If the export was successful, the message with the metadata will be stored into the exported database and only after this step was successful, removed from the topic database.
During the initialization of the exporter he checks, if a bookkeeping record for the configured originator is present. If this is not the case the lowest sequence number will be assumed as 0. Otherwise the sequence number in the bookkeeping record will be used.
The algorithm uses havily promisses. This allows to run the exporter in a non blocking mode with the highest prossible processing rate of a single threaded system. To ballance and right size the horizontal scaling, a number of performance tests must be planned.
[ ] Only the content of the message, should be exported. Not the message including the master data! [ ] Retrieving the initial sequence numer. [ ] Moving non exported messages to a "error" store. [ ] Parallel exporting but sequencial remove of the lock file. (Performance) [ ] Define the resiliant behaviour.

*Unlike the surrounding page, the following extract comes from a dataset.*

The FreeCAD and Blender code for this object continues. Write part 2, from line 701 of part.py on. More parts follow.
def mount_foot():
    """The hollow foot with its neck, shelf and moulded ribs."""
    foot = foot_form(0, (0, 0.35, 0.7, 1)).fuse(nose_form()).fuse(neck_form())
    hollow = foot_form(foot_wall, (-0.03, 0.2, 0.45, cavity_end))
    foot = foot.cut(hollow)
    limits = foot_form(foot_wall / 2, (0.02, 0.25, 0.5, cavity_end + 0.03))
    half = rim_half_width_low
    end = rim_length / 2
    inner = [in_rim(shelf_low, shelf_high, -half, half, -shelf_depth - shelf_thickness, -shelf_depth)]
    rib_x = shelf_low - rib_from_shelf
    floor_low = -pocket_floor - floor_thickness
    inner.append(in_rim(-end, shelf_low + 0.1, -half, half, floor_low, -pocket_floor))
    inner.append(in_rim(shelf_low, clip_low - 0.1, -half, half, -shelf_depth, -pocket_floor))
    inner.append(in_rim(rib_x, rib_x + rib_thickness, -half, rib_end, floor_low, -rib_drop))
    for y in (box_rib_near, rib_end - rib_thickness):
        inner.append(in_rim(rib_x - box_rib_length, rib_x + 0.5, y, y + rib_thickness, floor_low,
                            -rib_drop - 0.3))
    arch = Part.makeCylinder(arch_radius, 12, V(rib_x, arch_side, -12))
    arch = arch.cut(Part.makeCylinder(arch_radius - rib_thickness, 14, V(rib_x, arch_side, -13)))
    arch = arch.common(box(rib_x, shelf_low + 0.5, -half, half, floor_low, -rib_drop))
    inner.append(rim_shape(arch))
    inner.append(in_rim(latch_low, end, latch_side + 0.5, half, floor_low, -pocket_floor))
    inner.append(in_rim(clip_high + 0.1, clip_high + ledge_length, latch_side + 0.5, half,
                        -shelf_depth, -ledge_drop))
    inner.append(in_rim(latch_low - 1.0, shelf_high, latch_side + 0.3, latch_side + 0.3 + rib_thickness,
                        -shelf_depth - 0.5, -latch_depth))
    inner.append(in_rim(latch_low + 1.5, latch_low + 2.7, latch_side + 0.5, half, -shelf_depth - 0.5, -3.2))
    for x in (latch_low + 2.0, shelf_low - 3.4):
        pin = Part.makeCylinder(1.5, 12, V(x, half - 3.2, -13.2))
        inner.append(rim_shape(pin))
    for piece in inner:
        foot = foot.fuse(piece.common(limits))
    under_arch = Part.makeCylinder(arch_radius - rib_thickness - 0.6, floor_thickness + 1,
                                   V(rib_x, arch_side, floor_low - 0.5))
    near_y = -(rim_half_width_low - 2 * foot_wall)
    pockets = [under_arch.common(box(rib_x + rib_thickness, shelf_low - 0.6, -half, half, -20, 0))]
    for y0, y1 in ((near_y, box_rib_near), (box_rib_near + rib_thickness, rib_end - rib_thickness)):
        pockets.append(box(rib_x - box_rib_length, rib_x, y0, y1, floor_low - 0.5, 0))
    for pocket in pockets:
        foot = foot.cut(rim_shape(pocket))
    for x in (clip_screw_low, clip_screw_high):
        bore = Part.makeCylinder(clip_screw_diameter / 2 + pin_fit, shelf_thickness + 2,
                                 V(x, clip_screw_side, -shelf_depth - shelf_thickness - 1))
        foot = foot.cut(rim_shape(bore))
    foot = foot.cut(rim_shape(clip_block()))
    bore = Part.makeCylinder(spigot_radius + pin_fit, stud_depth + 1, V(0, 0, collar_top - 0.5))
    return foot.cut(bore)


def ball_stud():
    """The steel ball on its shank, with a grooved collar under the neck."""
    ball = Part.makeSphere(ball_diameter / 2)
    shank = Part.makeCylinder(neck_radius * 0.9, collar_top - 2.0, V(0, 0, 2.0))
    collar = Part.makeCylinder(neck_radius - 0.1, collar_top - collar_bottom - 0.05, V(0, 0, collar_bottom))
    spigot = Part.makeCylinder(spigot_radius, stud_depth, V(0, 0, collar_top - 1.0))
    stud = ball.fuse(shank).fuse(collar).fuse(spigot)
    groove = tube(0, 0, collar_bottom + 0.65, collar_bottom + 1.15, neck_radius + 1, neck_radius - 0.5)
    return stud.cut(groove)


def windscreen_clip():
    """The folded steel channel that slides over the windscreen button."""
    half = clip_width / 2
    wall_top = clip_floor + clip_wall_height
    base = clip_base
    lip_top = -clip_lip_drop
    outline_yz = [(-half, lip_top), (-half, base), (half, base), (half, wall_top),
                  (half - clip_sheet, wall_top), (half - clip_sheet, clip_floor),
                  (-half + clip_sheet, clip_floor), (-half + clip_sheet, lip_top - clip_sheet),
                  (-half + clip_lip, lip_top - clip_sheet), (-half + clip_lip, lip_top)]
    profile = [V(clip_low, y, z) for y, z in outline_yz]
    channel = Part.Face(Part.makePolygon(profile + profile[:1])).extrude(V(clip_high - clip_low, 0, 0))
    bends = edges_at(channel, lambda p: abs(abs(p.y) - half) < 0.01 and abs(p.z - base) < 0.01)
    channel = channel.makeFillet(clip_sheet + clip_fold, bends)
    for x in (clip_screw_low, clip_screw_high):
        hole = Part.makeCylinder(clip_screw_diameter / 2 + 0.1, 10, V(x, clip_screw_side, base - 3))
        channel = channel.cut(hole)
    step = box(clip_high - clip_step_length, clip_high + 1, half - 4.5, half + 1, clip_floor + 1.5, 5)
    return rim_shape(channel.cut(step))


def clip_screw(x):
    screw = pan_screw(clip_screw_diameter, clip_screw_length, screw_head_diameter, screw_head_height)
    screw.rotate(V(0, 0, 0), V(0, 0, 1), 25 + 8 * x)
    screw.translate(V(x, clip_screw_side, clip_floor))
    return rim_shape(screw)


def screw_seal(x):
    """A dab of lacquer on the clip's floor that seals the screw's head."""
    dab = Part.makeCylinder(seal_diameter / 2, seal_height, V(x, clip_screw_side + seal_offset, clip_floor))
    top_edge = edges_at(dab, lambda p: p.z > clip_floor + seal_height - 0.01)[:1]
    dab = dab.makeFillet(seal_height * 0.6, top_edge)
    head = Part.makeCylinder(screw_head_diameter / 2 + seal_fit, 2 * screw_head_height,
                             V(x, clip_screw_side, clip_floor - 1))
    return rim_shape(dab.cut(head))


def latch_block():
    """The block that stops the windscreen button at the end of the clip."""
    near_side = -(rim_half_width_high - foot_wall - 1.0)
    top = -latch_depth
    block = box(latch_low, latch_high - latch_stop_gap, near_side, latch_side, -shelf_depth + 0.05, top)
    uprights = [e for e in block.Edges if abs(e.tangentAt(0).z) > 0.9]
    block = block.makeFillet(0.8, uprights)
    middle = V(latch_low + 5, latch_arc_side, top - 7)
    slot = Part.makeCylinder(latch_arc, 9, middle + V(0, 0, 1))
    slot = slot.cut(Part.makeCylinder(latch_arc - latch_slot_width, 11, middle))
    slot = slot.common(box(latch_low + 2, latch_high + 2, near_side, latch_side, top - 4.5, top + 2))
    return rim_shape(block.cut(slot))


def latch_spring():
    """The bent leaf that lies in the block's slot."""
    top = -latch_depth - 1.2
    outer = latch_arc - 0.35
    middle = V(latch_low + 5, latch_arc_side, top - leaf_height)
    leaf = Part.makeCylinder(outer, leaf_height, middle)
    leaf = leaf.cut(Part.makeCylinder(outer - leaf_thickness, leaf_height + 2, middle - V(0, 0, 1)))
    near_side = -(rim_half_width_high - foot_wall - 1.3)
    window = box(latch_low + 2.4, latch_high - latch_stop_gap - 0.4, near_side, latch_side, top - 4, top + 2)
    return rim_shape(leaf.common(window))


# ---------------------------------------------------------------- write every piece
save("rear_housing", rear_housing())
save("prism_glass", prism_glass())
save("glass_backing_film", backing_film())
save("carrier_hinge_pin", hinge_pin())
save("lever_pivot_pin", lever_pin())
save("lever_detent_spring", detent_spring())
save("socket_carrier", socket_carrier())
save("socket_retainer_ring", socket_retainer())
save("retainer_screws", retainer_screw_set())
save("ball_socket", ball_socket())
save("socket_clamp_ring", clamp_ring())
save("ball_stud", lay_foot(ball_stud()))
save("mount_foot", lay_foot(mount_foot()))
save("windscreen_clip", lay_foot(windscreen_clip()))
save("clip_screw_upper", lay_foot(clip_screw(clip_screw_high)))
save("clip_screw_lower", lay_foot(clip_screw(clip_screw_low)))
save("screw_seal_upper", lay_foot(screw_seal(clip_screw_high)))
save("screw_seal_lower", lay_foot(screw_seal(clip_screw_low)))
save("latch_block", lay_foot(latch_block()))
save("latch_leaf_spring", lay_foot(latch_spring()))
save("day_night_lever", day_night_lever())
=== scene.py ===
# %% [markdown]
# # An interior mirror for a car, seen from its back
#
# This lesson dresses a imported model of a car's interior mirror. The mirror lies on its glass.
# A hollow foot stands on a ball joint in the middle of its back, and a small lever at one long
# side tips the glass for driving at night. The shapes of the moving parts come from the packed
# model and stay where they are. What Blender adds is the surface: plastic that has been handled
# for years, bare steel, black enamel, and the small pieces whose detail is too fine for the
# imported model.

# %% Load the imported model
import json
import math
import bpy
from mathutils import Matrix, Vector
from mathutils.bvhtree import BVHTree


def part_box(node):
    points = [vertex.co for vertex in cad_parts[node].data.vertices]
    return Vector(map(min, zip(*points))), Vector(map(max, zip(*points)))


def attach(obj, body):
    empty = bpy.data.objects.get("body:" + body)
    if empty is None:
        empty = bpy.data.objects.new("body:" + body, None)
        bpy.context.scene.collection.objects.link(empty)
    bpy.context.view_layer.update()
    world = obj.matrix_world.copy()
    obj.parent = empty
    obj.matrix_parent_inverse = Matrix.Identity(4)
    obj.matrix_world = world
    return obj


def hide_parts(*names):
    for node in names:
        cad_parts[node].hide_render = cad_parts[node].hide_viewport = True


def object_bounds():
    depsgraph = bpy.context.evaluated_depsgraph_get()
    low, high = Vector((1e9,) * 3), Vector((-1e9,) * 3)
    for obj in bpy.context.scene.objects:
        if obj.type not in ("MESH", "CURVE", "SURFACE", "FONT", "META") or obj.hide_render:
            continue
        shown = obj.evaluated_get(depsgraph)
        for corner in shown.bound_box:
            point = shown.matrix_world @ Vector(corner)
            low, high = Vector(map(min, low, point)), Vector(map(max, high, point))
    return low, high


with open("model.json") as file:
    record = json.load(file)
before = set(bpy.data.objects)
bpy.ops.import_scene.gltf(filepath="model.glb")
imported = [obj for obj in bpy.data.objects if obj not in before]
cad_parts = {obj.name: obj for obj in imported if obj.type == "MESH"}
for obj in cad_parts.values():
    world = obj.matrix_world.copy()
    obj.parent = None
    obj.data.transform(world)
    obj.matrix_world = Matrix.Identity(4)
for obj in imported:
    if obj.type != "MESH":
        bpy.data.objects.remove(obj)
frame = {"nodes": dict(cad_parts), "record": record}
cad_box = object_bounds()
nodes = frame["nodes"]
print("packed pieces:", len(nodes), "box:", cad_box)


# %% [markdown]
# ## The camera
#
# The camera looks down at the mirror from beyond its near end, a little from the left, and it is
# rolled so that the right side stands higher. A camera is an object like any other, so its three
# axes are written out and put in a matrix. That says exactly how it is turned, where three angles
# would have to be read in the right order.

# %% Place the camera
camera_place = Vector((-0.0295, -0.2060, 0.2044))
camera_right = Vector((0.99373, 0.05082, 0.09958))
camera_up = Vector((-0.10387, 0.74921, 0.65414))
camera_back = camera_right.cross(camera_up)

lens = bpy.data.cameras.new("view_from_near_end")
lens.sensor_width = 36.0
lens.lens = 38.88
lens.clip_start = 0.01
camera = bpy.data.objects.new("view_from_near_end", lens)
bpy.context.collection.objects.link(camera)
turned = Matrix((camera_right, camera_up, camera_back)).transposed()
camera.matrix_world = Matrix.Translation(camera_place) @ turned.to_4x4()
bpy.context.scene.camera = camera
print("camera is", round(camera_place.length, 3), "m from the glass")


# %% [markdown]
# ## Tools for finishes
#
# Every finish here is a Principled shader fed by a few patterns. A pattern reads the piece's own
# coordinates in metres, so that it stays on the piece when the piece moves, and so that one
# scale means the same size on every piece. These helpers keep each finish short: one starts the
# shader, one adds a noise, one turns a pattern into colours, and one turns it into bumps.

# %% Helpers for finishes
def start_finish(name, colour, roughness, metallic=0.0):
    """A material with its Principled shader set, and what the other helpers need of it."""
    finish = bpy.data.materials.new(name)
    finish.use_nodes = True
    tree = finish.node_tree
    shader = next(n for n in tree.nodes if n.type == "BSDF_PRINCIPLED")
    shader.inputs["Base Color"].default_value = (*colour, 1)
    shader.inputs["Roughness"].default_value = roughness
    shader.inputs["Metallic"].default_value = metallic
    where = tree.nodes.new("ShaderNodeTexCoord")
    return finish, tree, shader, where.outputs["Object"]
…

The Janitor will cleanup the different topics after the defined retention period. The Janitor is just a special worker with delete rights on the database. This is the only way in the system, that something got deleted! Checks after a configurable interval, if data in the database is stored longer than the retention period for this topic. If the retention period is met, the content will be removed from the database.

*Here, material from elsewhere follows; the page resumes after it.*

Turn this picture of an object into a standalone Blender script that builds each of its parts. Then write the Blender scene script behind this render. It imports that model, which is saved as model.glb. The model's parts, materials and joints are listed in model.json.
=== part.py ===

- Retention Period must be defined.
{
"intervalMs": 60000,
"topics": ["topic-name", "topic-name", "topic-name"],
"database": "/db",
"retention-hours": 24
}
[ ] Start to refine. [ ] Define the resiliant behaviour.

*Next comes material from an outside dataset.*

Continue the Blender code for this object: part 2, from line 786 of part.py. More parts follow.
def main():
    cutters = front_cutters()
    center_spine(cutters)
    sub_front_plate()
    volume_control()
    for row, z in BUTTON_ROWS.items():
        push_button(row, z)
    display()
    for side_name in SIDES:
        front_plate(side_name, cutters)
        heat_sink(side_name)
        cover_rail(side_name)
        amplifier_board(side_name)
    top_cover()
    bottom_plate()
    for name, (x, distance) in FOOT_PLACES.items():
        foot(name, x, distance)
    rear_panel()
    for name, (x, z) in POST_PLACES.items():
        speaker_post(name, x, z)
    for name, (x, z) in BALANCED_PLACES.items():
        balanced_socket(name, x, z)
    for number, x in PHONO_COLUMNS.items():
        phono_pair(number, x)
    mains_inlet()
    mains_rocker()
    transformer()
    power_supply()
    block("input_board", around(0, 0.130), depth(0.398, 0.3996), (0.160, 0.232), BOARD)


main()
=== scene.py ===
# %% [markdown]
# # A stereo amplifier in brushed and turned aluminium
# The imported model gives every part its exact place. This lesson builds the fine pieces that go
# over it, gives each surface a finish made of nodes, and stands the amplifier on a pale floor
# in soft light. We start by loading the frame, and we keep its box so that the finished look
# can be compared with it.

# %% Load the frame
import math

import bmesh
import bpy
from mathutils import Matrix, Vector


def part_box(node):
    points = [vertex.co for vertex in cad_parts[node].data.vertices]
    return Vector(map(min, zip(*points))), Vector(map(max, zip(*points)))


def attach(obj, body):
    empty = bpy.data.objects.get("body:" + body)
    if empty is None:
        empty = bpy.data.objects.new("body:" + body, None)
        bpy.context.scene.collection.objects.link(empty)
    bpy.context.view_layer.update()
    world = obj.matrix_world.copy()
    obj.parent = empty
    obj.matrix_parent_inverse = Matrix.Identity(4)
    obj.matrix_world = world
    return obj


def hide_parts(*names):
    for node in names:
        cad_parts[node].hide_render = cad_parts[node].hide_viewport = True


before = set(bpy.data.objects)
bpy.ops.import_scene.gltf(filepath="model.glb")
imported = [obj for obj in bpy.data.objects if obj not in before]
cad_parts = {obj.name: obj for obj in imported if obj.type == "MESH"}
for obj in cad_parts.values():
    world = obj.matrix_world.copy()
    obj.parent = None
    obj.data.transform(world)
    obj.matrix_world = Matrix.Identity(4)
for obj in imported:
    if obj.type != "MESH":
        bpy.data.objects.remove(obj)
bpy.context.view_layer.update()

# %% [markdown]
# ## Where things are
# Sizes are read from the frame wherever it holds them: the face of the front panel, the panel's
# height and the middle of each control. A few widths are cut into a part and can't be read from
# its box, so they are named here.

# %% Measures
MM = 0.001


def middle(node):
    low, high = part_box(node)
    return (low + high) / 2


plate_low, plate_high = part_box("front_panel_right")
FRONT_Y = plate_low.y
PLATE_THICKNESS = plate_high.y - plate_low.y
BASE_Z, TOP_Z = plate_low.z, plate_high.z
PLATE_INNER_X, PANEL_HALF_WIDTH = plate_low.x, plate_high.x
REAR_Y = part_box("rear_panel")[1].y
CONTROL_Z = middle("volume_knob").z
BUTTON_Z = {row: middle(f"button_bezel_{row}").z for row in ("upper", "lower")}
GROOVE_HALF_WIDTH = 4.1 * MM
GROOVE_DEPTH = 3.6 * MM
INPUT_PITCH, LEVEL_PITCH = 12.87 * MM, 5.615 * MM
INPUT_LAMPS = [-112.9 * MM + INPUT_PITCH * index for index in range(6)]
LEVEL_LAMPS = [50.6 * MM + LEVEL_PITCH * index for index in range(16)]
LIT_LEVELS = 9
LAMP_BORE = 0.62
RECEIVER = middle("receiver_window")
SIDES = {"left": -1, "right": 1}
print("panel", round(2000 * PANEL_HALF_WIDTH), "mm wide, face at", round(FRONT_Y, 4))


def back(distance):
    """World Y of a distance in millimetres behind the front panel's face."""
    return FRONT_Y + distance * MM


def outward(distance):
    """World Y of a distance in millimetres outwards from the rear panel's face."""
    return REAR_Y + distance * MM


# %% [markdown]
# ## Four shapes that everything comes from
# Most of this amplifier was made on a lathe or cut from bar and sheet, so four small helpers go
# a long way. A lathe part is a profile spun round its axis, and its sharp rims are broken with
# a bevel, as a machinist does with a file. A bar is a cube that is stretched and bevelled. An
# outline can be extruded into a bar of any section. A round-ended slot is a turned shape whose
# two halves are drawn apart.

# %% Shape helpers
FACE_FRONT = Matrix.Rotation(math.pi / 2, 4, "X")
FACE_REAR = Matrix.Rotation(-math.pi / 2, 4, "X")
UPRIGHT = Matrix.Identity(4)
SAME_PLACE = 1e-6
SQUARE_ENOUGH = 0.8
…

As the system is using http/2 you have to setup a key and a certificate for it. You may use the following commands to achieve this:
openssl genrsa -des3 -passout pass:x -out server.pass.key 2048
openssl rsa -passin pass:x -in server.pass.key -out server.key
rm server.pass.key
openssl req -new -key server.key -out server.csr
openssl x509 -req -sha256 -days 365 -in server.csr -signkey server.key -out server.crt
For development purposes, you may choose localhost
as the FQDN of the host.
For the sake of integration tests, a simple http/2 client is provided in the scripts subfolder. This client should be used to replay wrong behaviour between the different nodes of the infrastructure, as it can simulate more use cases than just the limited range given by the protocol between the nodes. It may also be used to simulate security attacs.
- Cryptography for the docker parts, based on
lets encrypt
. - Docker Images for the infrastructure parts.
- Architecture Sketches for the different setup scenarios.
- How to deal with the fact, that a sender is dying. Where to get a new sequence number root from ?